Abstract

abstract We report the XMM–Newton detection of a moderately bright X-ray source (F0.5−7∼ 8.2 × 10−14 erg cm−2 s−1) superimposed on the outer arms of the inactive spiral galaxy MCG–03-34-63 (z= 0.0213). It is clearly offset from the nucleus (by about 19 arcsec) but well within the D25 ellipse of the galaxy, just along its bar axis. The field has also been observed with the Hubble Space Telescope (HST), enabling us to compute a lower limit of >94 on the X-ray-to-optical flux ratio which, together with the X-ray spectrum of the source, argues against a background active galactic nucleus. On the other hand, the detection of excess X-ray absorption and the lack of a bright optical counterpart argue against foreground contamination. Short time-scale variability is observed, ruling out the hypothesis of a particularly powerful supernova.
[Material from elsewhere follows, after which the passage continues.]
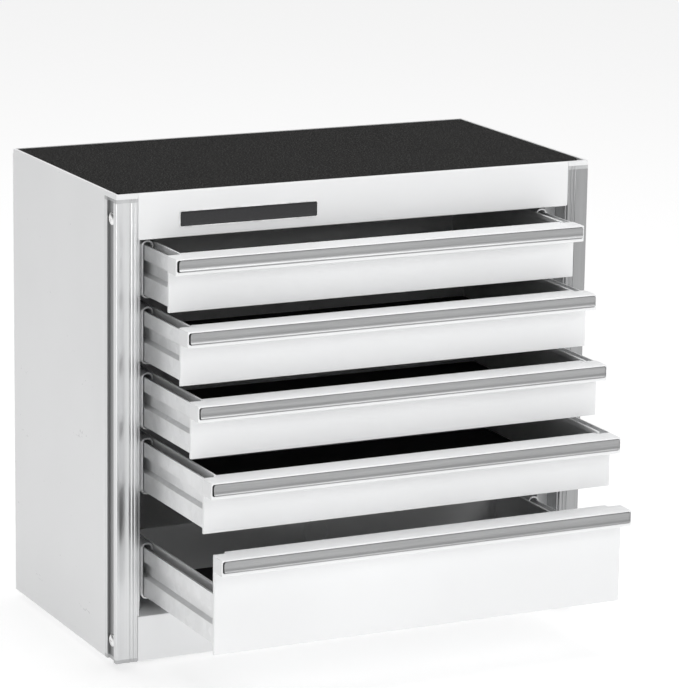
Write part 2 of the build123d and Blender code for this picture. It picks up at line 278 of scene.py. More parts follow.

If it is associated with the apparent host galaxy, the source is the most powerful ultraluminous X-ray source detected so far, with a peak luminosity of ∼1.35 × 1041 erg s−1 in the 0.5–7 keV band. If confirmed by future multi-wavelength observations, the inferred bolometric luminosity (∼3 × 1041 erg s−1) requires a rather extreme beaming factor (larger than 115) to accommodate accretion on to a stellar-mass black hole of 20 M⊙ and the source could instead represent one of the best intermediate-mass black hole candidate so far. If beaming is excluded, the Eddington limit implies a mass of >2300 M⊙ for the accreting compact object.